*Set exercise*: Reproduce the lines from the one bearing "Continue the build123d" through the one bearing "liners = bmesh.new()", inclusive. Copy them exactly; include no other line.
## Begin Exercise input
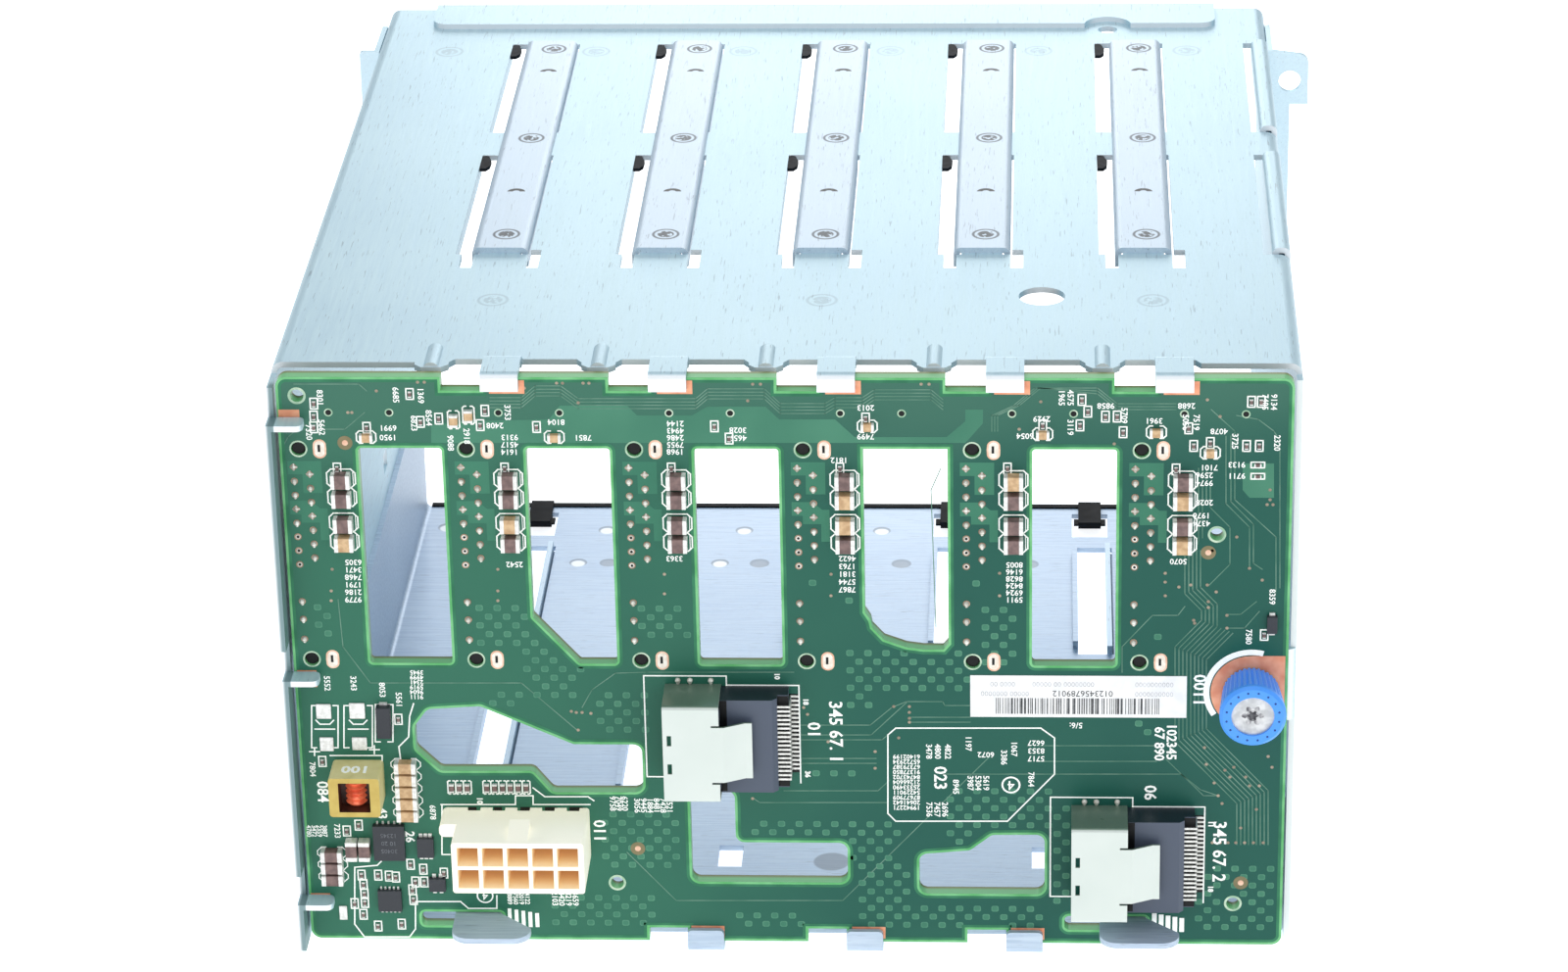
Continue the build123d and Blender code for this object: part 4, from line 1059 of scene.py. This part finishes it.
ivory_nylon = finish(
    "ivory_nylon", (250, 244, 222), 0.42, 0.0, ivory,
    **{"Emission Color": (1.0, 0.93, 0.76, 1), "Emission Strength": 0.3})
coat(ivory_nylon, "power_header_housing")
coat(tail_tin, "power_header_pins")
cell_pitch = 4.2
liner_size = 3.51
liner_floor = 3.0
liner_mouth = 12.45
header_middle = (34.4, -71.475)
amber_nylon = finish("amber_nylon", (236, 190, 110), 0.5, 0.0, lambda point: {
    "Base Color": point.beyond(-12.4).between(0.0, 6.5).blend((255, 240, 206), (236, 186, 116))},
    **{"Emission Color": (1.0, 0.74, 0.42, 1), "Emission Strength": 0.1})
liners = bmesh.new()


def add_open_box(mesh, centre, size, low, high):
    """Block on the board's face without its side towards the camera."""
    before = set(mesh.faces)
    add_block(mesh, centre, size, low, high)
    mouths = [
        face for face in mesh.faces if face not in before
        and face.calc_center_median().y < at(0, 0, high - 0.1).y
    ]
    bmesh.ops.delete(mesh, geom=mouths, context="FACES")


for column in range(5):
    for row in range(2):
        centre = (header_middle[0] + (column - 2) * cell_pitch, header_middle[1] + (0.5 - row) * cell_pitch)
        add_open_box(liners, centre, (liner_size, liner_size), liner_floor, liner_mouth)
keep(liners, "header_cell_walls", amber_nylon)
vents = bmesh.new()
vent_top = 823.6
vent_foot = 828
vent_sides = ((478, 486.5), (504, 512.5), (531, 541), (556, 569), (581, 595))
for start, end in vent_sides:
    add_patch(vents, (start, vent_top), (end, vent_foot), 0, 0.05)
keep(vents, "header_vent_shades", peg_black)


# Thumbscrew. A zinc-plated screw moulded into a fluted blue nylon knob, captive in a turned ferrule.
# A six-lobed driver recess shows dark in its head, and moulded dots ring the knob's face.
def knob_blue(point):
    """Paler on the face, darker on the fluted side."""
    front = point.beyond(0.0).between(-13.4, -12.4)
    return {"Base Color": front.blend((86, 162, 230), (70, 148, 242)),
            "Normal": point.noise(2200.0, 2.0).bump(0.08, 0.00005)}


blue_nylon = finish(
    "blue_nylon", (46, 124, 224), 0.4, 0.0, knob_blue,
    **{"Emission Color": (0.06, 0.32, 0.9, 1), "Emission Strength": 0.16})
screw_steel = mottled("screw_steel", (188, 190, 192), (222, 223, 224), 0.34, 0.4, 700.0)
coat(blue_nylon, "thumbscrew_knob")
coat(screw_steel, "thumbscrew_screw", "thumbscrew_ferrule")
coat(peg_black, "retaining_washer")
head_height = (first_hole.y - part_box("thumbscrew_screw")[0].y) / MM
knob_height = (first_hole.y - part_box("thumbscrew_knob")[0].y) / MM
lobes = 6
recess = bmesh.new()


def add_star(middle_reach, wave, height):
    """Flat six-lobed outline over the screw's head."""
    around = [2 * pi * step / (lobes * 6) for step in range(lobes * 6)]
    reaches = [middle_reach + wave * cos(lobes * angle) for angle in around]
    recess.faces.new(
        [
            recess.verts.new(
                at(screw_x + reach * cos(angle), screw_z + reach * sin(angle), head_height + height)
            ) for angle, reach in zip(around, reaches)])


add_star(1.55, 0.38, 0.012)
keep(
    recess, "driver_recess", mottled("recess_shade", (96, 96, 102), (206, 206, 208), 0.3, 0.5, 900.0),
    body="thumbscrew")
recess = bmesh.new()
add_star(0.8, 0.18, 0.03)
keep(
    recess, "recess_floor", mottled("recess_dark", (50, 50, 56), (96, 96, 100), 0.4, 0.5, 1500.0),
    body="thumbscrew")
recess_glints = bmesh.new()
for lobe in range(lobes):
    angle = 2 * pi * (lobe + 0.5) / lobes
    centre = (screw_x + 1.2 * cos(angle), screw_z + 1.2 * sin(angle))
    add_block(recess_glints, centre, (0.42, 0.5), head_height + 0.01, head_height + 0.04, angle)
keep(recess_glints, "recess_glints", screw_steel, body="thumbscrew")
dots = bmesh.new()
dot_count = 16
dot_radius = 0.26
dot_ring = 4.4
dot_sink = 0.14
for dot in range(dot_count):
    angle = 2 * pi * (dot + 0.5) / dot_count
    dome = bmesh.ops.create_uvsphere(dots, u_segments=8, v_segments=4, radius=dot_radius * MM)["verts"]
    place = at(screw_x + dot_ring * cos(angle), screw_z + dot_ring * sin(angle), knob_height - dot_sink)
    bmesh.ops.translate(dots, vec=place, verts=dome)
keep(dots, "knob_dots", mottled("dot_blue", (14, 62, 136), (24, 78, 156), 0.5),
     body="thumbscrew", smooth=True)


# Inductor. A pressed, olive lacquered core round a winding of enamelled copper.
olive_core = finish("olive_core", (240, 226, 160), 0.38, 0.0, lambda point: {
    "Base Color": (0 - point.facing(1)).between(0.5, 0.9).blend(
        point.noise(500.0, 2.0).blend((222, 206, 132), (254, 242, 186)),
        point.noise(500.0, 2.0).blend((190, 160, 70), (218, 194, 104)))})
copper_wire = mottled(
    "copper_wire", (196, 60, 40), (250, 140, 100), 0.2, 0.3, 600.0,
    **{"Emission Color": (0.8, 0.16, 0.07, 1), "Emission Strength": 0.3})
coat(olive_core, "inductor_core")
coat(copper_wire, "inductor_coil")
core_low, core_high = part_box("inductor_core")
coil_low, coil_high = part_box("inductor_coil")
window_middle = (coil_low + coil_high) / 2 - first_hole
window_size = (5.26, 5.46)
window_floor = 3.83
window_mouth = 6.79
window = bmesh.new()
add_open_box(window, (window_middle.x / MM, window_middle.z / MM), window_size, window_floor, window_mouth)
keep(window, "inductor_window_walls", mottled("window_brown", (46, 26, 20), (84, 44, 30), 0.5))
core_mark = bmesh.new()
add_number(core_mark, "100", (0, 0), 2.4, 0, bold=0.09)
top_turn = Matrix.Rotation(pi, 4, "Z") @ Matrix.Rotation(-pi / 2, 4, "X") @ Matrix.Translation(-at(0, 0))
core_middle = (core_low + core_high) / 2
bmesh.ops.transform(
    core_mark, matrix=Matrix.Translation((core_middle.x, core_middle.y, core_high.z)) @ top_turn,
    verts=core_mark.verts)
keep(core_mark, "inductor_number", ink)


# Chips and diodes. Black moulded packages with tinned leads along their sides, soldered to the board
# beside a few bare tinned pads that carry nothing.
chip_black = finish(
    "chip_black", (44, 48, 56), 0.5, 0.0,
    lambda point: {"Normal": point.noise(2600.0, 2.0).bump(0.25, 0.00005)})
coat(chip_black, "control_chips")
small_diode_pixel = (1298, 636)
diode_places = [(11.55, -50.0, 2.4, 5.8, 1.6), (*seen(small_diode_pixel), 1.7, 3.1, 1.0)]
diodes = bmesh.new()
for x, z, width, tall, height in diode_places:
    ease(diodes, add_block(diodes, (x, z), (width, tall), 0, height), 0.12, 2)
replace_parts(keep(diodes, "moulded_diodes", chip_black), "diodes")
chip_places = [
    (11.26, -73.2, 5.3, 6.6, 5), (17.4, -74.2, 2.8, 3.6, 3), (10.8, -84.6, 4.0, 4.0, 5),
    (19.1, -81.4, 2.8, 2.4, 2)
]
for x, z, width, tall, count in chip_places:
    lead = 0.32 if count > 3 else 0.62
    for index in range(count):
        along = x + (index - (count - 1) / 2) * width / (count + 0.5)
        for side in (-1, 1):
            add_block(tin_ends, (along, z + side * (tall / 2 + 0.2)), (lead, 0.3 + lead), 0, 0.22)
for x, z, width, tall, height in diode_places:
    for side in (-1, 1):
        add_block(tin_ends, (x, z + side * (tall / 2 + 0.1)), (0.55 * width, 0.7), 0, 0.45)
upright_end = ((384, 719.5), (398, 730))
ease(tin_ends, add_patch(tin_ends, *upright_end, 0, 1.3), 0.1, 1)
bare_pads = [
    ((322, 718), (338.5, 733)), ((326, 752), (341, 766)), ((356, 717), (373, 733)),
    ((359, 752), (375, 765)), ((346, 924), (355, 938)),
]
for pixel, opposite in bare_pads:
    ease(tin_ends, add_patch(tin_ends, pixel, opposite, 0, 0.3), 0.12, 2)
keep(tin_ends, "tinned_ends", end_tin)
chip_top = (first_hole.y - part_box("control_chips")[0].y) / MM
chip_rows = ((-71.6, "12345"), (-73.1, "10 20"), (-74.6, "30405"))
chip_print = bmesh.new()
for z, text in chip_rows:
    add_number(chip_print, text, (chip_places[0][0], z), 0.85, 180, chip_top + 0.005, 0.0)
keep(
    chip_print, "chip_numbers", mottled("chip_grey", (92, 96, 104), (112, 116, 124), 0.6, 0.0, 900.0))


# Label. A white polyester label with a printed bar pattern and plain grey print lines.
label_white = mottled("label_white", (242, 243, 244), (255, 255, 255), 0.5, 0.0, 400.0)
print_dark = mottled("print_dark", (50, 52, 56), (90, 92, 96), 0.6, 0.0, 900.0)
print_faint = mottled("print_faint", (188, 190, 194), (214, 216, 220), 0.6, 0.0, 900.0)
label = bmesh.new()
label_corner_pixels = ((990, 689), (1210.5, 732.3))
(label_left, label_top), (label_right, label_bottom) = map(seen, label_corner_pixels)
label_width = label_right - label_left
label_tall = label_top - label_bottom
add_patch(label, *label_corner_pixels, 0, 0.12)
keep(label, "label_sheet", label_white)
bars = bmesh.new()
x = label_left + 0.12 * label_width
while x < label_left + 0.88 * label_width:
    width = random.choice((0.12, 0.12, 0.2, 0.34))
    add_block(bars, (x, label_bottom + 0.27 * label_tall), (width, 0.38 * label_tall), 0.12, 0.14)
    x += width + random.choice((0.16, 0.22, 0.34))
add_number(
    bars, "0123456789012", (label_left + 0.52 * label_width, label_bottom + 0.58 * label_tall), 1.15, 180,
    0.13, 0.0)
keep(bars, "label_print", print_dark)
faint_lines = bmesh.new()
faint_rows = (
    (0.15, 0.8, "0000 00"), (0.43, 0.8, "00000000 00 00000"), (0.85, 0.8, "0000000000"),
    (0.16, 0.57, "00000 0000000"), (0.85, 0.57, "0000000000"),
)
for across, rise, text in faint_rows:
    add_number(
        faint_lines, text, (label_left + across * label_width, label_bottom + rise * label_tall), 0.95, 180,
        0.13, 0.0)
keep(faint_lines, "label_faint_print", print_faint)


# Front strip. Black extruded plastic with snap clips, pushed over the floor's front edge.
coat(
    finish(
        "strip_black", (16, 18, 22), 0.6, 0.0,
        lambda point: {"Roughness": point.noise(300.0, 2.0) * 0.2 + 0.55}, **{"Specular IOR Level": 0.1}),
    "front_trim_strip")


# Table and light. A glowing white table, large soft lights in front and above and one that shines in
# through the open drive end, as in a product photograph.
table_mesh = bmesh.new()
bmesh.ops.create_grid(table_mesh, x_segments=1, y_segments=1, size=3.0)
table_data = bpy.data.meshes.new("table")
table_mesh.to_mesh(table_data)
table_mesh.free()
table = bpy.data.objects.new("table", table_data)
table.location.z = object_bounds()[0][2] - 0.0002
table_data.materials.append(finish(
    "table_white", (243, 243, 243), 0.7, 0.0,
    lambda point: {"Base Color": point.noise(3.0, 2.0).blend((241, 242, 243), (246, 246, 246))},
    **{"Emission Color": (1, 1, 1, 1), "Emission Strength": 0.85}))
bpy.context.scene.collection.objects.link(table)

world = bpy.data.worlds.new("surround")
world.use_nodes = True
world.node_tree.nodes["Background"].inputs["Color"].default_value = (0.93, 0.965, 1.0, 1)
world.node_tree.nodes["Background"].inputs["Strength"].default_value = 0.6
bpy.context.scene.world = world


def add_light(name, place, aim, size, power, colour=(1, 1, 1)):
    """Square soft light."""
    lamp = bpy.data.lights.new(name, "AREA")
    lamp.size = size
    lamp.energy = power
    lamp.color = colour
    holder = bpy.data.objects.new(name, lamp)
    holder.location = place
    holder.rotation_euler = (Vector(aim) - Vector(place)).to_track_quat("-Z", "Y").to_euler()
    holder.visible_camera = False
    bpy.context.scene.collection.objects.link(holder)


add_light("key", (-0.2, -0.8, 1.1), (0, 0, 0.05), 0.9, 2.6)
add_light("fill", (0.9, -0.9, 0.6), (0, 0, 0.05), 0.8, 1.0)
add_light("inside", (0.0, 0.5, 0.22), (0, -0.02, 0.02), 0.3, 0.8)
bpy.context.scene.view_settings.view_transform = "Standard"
## End Exercise input
## Begin Exercise input
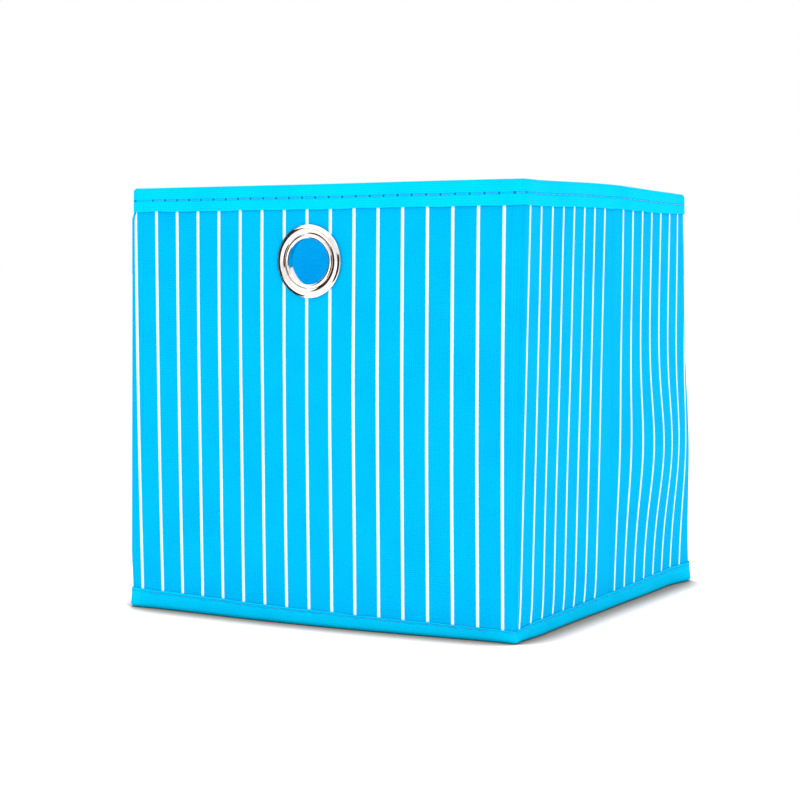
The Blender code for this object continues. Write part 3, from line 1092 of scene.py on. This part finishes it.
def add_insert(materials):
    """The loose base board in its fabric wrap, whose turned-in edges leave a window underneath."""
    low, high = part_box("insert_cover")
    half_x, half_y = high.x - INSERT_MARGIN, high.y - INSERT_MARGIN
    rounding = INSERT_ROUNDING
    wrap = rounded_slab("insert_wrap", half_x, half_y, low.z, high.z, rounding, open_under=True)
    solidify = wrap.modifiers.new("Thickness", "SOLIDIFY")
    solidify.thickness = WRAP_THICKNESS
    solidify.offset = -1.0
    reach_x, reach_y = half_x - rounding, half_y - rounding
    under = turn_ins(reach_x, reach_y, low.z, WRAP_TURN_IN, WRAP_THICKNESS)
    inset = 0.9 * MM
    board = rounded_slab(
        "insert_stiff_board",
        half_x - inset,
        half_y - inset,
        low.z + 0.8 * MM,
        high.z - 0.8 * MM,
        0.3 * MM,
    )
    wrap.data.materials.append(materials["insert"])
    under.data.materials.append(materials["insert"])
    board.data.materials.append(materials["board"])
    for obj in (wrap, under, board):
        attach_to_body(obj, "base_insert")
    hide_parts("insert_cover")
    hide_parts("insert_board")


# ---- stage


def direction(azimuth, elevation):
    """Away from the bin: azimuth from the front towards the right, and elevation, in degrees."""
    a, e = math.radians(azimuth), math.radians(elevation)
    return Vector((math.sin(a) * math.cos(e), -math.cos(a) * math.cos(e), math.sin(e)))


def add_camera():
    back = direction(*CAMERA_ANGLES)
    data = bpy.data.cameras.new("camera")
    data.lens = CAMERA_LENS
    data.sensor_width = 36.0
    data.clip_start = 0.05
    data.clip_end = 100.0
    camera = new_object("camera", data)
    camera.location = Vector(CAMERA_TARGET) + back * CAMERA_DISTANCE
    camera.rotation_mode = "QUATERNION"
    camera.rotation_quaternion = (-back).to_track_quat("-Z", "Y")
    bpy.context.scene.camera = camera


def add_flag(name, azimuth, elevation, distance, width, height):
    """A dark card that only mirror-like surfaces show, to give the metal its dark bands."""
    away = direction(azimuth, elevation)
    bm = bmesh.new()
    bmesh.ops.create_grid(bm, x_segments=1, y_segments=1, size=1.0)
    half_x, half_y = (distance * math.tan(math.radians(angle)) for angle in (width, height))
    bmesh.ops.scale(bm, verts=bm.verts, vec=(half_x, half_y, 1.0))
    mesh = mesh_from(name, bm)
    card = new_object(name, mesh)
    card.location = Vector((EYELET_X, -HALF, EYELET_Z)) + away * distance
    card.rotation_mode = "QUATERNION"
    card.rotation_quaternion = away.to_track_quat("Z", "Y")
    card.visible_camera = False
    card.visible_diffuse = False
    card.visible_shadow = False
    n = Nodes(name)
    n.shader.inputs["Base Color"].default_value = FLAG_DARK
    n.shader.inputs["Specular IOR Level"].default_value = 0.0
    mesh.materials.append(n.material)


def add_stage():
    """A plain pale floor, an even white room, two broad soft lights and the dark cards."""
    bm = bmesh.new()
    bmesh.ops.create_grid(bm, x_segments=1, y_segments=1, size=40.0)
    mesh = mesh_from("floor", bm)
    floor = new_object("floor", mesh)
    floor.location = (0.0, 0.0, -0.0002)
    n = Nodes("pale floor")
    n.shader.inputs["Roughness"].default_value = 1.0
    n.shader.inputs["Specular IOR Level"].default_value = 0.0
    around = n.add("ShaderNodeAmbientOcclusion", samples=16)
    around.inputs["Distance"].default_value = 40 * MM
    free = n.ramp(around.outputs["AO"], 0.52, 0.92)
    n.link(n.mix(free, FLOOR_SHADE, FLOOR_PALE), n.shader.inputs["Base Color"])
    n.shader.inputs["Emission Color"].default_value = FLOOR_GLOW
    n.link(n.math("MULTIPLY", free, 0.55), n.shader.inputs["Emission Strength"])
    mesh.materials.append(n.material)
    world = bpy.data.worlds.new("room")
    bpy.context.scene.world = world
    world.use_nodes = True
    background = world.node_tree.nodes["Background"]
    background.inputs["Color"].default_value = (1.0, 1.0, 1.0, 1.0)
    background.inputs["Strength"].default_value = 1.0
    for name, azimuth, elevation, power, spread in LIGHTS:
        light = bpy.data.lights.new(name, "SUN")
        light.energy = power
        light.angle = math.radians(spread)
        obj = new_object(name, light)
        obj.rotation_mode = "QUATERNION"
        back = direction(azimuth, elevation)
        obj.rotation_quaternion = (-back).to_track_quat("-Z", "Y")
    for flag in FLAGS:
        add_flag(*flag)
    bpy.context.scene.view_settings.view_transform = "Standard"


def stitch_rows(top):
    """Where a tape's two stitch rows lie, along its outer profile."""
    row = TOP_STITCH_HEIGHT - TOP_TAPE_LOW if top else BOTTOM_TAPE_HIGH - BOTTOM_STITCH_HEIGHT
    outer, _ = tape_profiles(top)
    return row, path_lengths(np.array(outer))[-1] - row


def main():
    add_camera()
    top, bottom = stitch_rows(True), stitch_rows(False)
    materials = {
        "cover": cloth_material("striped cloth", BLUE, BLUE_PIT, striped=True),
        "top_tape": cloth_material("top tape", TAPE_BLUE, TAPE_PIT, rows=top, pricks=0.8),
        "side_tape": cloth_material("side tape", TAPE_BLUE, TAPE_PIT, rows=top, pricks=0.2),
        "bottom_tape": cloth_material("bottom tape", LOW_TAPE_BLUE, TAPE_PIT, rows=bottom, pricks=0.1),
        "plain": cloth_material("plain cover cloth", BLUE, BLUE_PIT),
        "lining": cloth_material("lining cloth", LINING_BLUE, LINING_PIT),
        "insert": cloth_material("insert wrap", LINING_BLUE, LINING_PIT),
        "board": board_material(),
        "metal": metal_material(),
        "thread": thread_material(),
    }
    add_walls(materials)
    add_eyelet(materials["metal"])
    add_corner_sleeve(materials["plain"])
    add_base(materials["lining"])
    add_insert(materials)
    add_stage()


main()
## End Exercise input
## Begin Exercise input
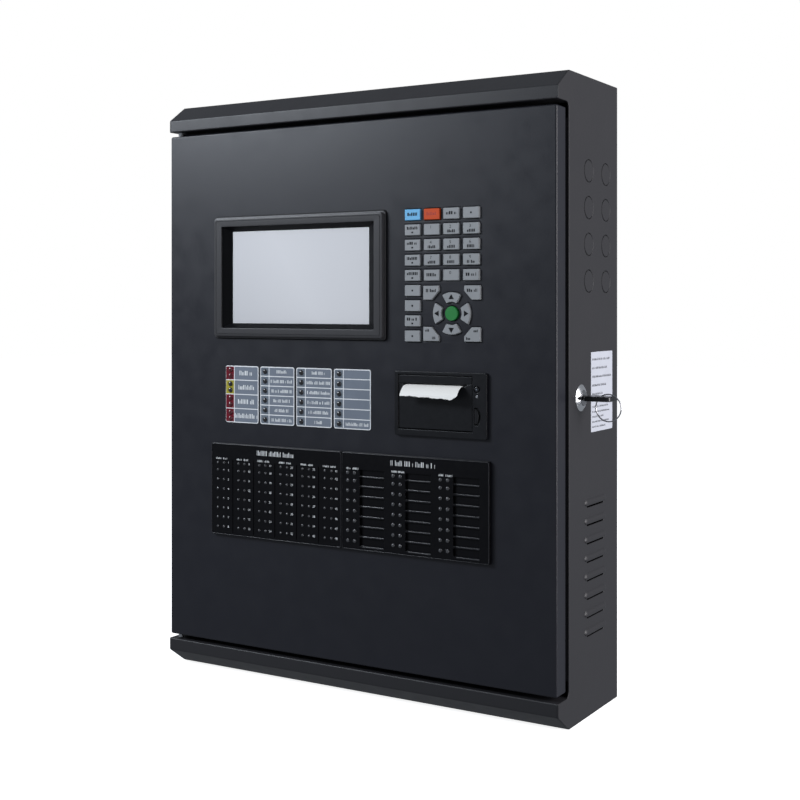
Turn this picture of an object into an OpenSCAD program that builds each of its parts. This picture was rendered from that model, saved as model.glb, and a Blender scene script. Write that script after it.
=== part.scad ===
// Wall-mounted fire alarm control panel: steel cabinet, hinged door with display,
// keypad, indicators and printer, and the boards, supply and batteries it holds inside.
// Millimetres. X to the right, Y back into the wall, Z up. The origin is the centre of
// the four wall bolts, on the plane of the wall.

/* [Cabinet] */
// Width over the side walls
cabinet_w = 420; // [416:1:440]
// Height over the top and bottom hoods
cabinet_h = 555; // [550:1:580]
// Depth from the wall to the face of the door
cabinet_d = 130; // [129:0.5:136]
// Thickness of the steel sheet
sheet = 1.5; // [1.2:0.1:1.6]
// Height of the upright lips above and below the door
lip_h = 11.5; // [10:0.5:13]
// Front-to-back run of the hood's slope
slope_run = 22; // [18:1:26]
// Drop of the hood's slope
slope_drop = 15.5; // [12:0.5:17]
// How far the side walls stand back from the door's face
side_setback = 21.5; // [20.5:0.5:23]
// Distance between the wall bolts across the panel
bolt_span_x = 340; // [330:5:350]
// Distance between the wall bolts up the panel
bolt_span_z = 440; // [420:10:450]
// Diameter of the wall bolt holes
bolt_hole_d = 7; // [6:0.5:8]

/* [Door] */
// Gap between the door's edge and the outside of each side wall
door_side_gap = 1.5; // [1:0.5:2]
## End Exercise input
*Answer below*:
Continue the build123d and Blender code for this object: part 4, from line 1059 of scene.py. This part finishes it.
ivory_nylon = finish(
    "ivory_nylon", (250, 244, 222), 0.42, 0.0, ivory,
    **{"Emission Color": (1.0, 0.93, 0.76, 1), "Emission Strength": 0.3})
coat(ivory_nylon, "power_header_housing")
coat(tail_tin, "power_header_pins")
cell_pitch = 4.2
liner_size = 3.51
liner_floor = 3.0
liner_mouth = 12.45
header_middle = (34.4, -71.475)
amber_nylon = finish("amber_nylon", (236, 190, 110), 0.5, 0.0, lambda point: {
    "Base Color": point.beyond(-12.4).between(0.0, 6.5).blend((255, 240, 206), (236, 186, 116))},
    **{"Emission Color": (1.0, 0.74, 0.42, 1), "Emission Strength": 0.1})
liners = bmesh.new()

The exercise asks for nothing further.